Elements of a Materials Selection Policy
Goals of the library (mission statement, philosophy of access to materials)
Purpose of the Material Selection Policy
Library's service area, including projected growth
Types of people in the community
Educational background of the community
Special factors which might influence the selection of materials
Intellectual freedom statements
Library Bill of Rights
Free Access to Libraries
Statement on Labeling
Freedom to Read Statement
First Amendment to the Constitution
Library's role in cooperation, e.g., coordinated buying agreements, interlibrary loan
Organization of the selection process
Qualifications of selectors
Authority for selection decisions (ultimate and delegated)
Legal responsibility for selection
Some possible selection criteria
Present and potential relevance to community needs
Relevance of subject, format, and reading level for the intended audience
Importance as a document of the times
Literary and artistic merit
Accuracy of content
Appropriateness and effectiveness of medium to content
Format is appropriate to library use and is not easily damaged
Reputation and/or significance of author, publisher or producer
Author or producer is already represented in the collection
Author or illustrator is local
Positive reviews by critics, staff members and/or professional journals
Coverage in local or popular media
Popularity with library patrons
Continuation of a series
Balances existing materials in the collection
Enhances a specific collection in the library
Insufficient materials available on the subject
Not available from other lending sources
Within limits of budget for materials
Winners of recognized awards
Formats (types of materials to be included in the collection)
Print: Books, newspapers, periodicals, paperbacks, vertical file, government documents, maps
Non-Print: films/filmstrips, videocassettes, records, cassettes, compact disks, microforms, art prints, educational games and toys, realia
Electronic: CD-ROM programs and databases, computer software, on-line services, Internet, other wide area networks
Limits of the collection (areas in which the library will not be purchasing)
Gift and memorial policy
Personal property and money
Preservation policy, including binding, microfilming, restoration, housing, and storage
Replacement and duplicates policies
Withdrawing and discarding policies
Requests for reconsideration of materials
Procedure for handling requests
Reconsideration of materials form
Reevaluation of the materials selection policy
Approval by governing body
General Elements of a Policy
Some libraries have a specific Intellectual Freedom Policy; others have intellectual freedom issues addressed within other policies. Whichever way you go, your policies should include the following elements:
The library should reaffirm the mission statement, the Library Bill of Rights, and the Freedom to Read Statement. Together, these documents attest that the library's materials and services will not be denied based on any factor that could be prejudicial.

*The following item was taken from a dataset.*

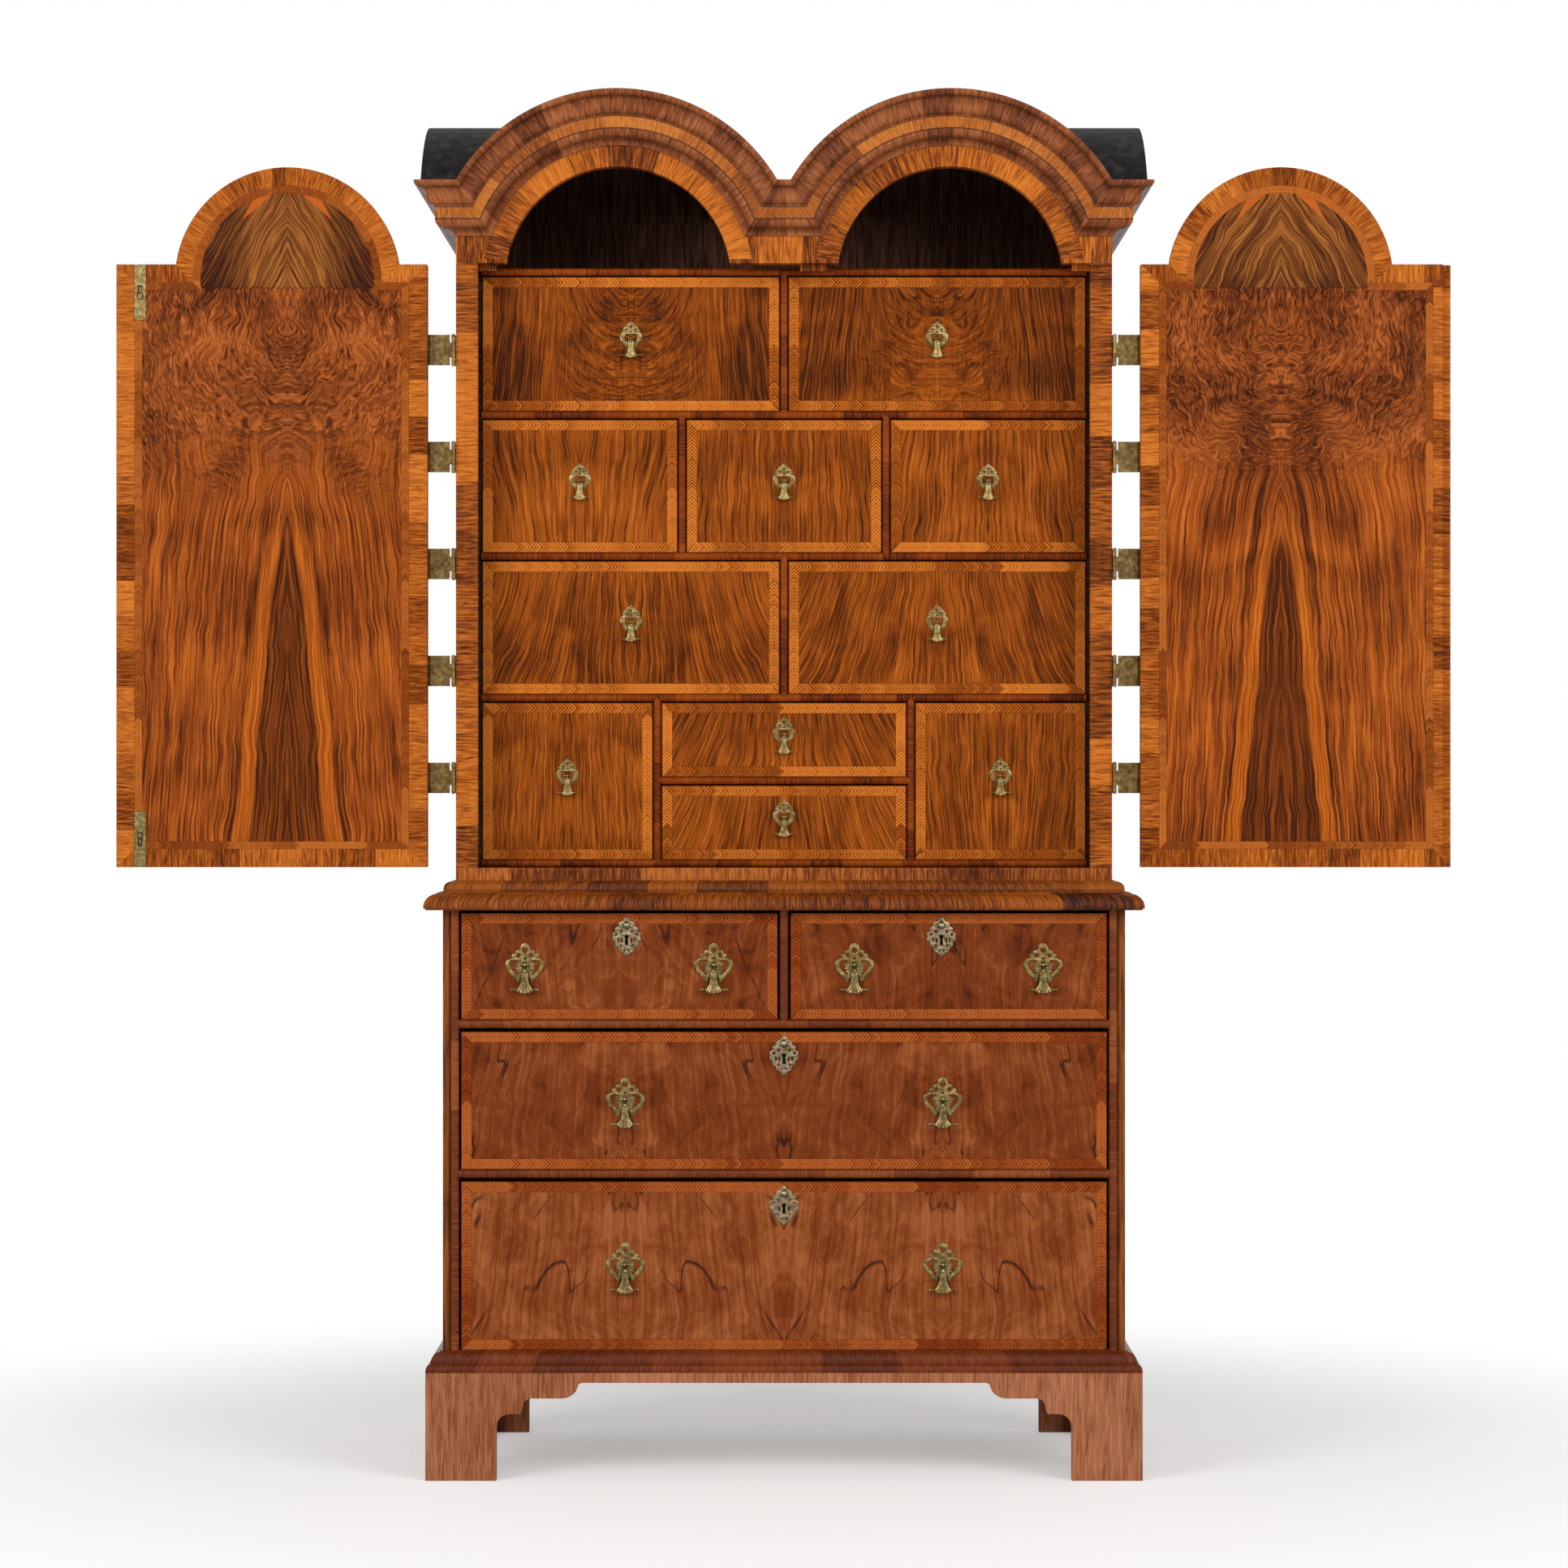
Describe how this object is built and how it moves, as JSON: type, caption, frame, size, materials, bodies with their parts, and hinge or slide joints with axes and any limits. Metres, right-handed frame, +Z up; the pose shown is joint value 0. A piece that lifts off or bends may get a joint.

The library should make a commitment to strict confidentiality of information for all patrons and staff members in all library operations including registration information, circulation records, overdue notices, and notification of reserved materials.
The library should clearly designate who is responsible for the use of meeting space, display space, and bulletin boards. The principles of intellectual freedom should be affirmed in all cases, whether it is the library or some outside entity making use of any of these facilities.
Rights of Children
The library should affirm the rights of children to enjoy all the benefits of intellectual freedom that adults enjoy, including freedom of access to information and confidentiality.
Special Note: The Internet
While the principles of intellectual freedom should not change in regard to information in any format, a special mention may be necessary if the library offers Internet access. Library policy should include a disclaimer that the library is not responsible for material found on the Internet or World Wide Web, the policy on the use of the Internet by minors, and possibly a statement defining "acceptable use." Governing all this should be the principle that the library does not exist to limit access to information. Policies should affirm the ways in which the Internet is meant to augment the information available at the library.